__TASK__
Look through the lines below and extract each one that contains "materials".

++++ DATA EXCERPT

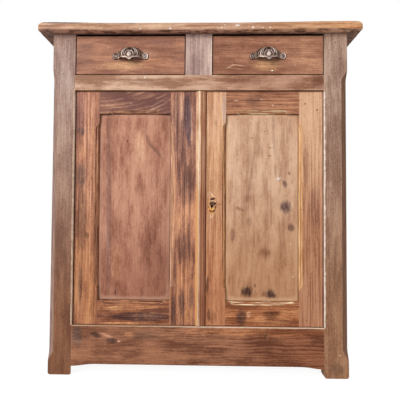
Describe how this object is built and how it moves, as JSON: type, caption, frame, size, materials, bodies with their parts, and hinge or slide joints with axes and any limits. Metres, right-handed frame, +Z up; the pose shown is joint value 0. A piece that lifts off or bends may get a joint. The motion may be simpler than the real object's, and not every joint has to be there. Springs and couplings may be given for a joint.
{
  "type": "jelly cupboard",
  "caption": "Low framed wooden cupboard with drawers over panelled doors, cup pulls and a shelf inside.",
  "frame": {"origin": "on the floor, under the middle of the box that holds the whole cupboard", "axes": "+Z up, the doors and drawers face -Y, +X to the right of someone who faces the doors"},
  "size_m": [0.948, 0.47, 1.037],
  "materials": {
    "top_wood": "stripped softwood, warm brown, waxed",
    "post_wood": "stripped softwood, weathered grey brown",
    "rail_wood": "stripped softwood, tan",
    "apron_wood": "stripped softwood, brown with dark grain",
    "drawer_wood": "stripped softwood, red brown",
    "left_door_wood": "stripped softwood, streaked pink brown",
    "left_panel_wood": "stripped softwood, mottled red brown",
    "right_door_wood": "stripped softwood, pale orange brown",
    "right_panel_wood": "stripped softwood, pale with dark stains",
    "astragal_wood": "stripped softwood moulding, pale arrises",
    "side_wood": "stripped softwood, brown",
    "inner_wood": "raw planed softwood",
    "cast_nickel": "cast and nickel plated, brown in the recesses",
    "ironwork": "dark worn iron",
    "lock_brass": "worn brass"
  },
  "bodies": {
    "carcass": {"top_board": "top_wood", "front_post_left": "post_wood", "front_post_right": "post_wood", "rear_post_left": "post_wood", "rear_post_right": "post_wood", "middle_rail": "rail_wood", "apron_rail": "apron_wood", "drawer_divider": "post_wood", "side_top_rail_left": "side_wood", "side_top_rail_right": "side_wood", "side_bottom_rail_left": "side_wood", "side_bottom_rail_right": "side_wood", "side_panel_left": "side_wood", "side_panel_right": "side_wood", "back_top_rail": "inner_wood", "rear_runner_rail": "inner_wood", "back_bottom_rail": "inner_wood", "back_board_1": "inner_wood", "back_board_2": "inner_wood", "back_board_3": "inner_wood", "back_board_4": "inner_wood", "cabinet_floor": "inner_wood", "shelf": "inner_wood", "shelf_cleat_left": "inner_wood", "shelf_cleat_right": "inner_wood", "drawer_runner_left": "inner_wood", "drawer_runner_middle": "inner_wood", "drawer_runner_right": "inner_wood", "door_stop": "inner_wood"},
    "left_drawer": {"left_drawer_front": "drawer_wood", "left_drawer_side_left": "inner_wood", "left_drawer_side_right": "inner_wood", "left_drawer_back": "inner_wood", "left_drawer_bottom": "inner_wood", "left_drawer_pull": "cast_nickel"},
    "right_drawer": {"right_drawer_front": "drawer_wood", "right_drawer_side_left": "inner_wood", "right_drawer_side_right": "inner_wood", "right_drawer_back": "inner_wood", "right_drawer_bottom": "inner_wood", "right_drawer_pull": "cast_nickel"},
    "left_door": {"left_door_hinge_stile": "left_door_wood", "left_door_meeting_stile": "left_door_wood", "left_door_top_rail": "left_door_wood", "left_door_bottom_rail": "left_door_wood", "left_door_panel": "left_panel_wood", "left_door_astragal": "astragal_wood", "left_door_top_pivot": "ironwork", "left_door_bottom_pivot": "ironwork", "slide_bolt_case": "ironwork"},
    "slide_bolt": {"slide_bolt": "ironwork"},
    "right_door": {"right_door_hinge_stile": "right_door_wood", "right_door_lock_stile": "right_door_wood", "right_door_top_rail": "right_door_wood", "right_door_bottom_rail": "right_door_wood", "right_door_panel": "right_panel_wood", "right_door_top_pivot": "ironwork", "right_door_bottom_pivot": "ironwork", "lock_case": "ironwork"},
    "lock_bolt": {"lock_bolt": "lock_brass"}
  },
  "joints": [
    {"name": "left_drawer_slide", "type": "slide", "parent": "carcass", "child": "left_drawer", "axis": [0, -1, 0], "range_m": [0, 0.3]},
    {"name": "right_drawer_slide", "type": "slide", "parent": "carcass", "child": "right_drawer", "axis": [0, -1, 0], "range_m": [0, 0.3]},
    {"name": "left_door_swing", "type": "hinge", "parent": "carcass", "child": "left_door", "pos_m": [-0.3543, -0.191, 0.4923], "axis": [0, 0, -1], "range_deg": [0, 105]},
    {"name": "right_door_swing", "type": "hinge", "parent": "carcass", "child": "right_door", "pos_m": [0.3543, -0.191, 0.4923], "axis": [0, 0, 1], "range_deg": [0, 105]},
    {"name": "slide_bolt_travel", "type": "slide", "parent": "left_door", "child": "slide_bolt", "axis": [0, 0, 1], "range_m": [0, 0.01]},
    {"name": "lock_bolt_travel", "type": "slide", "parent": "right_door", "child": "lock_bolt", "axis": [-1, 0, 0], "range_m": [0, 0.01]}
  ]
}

++++++++

__TASK RESPONSE__
Describe how this object is built and how it moves, as JSON: type, caption, frame, size, materials, bodies with their parts, and hinge or slide joints with axes and any limits. Metres, right-handed frame, +Z up; the pose shown is joint value 0. A piece that lifts off or bends may get a joint. The motion may be simpler than the real object's, and not every joint has to be there. Springs and couplings may be given for a joint.
  "materials": {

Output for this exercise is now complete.